But fundamentally, if they know inside that the tasks they are doing are still easy, then they're not getting a chance to expose themselves to the feared situation (doing work that might actually be difficult!) and seeing that nothing actually bad happens. That's a basic principle of almost every form of therapy for almost every form of anxiety disorder, regardless of your theoretical orientation -- you have to experience the feared thing, slowly and in a manageable way, and learn both to tolerate the uncertainty and to experience the fact that you *aren't* awful and that you *can* make mistakes without being punished or rejected for it.
So the goal should not be "cure perfectionism before we provide academic challenge." It should be, "treat general anxiety so that we can include provision of academic challenge as part of the ongoing plan to treat perfectionism so that we can provide more academic challenge when perfectionism is less severe." Not this-then-that, but this-and-that-and-then-more-of-that.
She shoots! She scores! The crowd goes Wild!!!!

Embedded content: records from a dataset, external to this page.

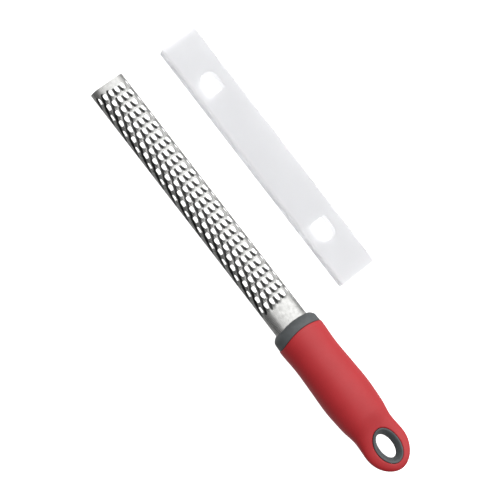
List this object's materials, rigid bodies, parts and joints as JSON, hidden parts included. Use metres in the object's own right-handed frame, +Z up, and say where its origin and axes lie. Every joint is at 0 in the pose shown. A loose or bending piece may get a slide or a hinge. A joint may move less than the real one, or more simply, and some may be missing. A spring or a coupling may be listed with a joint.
{
  "type": "rasp grater",
  "caption": "Hand rasp-grater: a long arched blade of raised teeth in a soft oval handle with a hanging hole, and a translucent sleeve that covers the blade.",
  "frame": {"origin": "middle of the whole set's footprint, on the table that it lies on", "axes": "+X along the tool from the blade's tip to the hanging hole, +Y across to the cover, +Z up"},
  "size_m": [0.3226, 0.0941, 0.028],
  "materials": {
    "steel": "etched stainless steel, satin",
    "slate_plastic": "dark grey moulded plastic, fine matte texture",
    "core_plastic": "dark grey moulded plastic, plain",
    "soft_red": "red soft-touch overmould, velvety matte",
    "clear_plastic": "translucent milky plastic, thin wall"
  },
  "bodies": {
    "tool": {"blade": "steel", "collar": "slate_plastic", "core_frame": "core_plastic", "core_cap": "core_plastic", "hanging_eyelet": "slate_plastic", "grip_sleeve": "soft_red"},
    "cover": {"blade_cover": "clear_plastic"}
  },
  "joints": [
    {"name": "cover_slide", "type": "slide", "parent": "tool", "child": "cover", "axis": [-1, 0, 0], "range_m": [0, 0.2]}
  ]
}
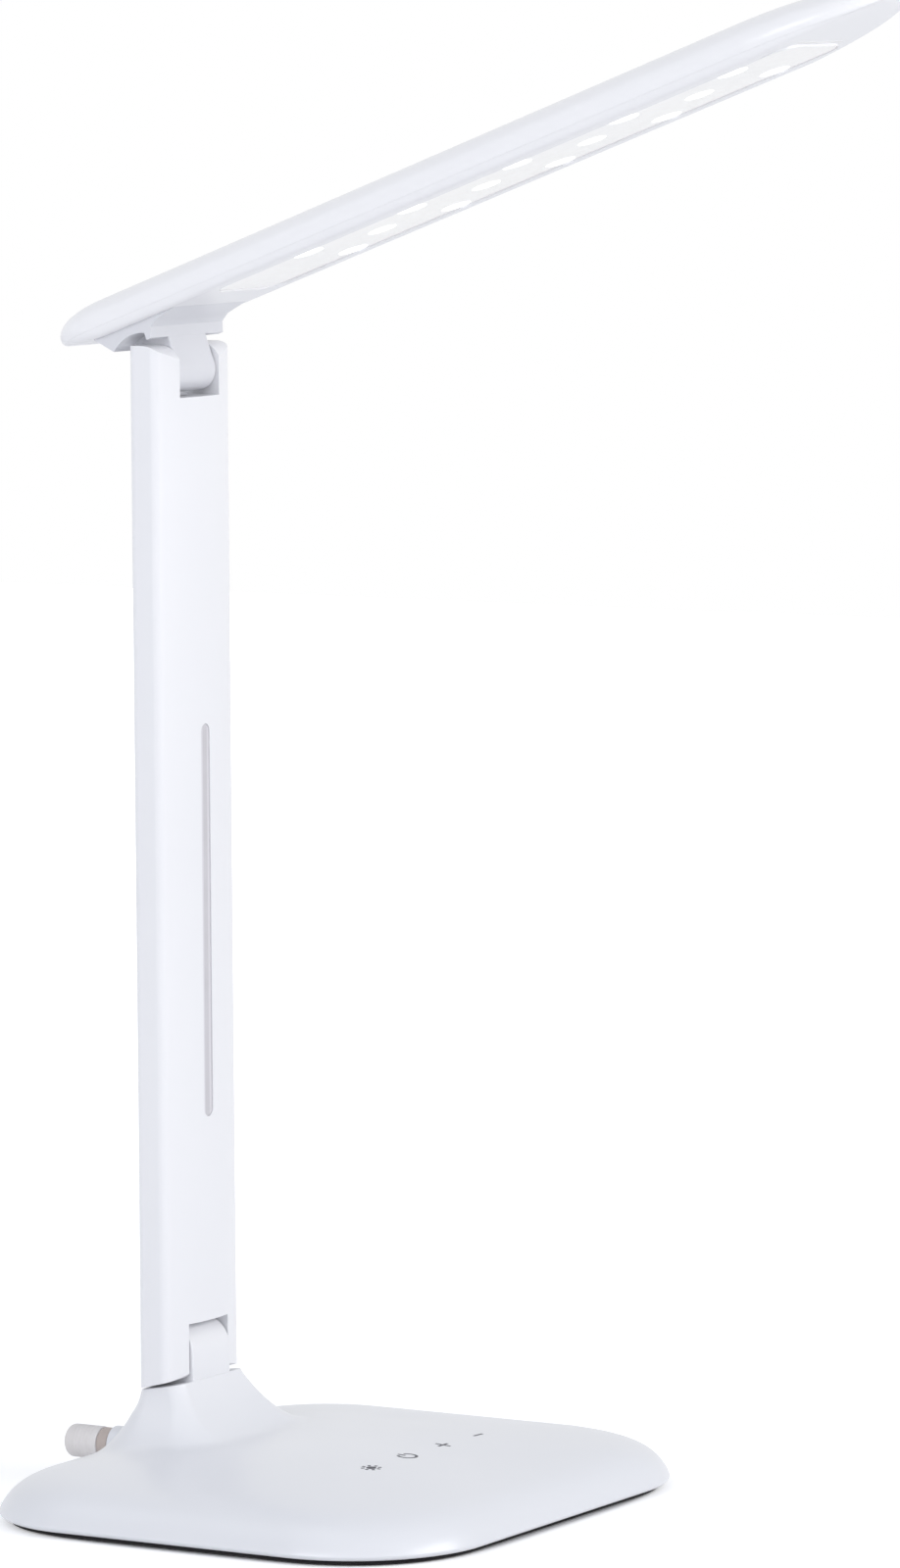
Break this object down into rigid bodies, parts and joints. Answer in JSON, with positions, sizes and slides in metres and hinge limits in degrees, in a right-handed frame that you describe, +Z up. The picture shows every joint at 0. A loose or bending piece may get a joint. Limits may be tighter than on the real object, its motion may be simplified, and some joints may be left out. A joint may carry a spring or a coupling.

Now we are talking the Psychologist's language. Thank you Aimee!
This is a great example of the general stratagy for Advocacy. The school brings up a problem. The parent or advocate links the solution of the problem to getting a better fit educations in the minds of the school. The school buys in to correcting the readiness level as part of the way to solve the problem.
I'm guessing that there are some anxiety issues that have nothing to do with readiness level, but for those that are - Wow!
Aimee, I saw this 'avoidance' behavior with my son when it was time to reverse his underachievement. I kept in mind what Robin Schader shared with me: 'Our job is to hook the child on the thrill of accomplishing what once seemed difficult.' Or something like that. Of course it's easier for a parent to deal with an avoid ant kid than for a school folk.
OT: But I got to hear the story of how Martin Seligman was part of the Learned Helplessness Experiment on Dogs and how hard it was to get the dogs back into the cage long enough to reverse their 'learned helplessness' by experiencing that they could now avoid the shocks by their actions. I heard that the only reinforcer good enough was, not deli meat, not access to female dogs in heat, but that they had to cut a hole in the bottom of the cage and send a graduate student in to rub the dog's belly.
I think that there is a great take home message here: For social animals and social humans, it's relationships that are strong enough reinforcers to get folks out of a rut.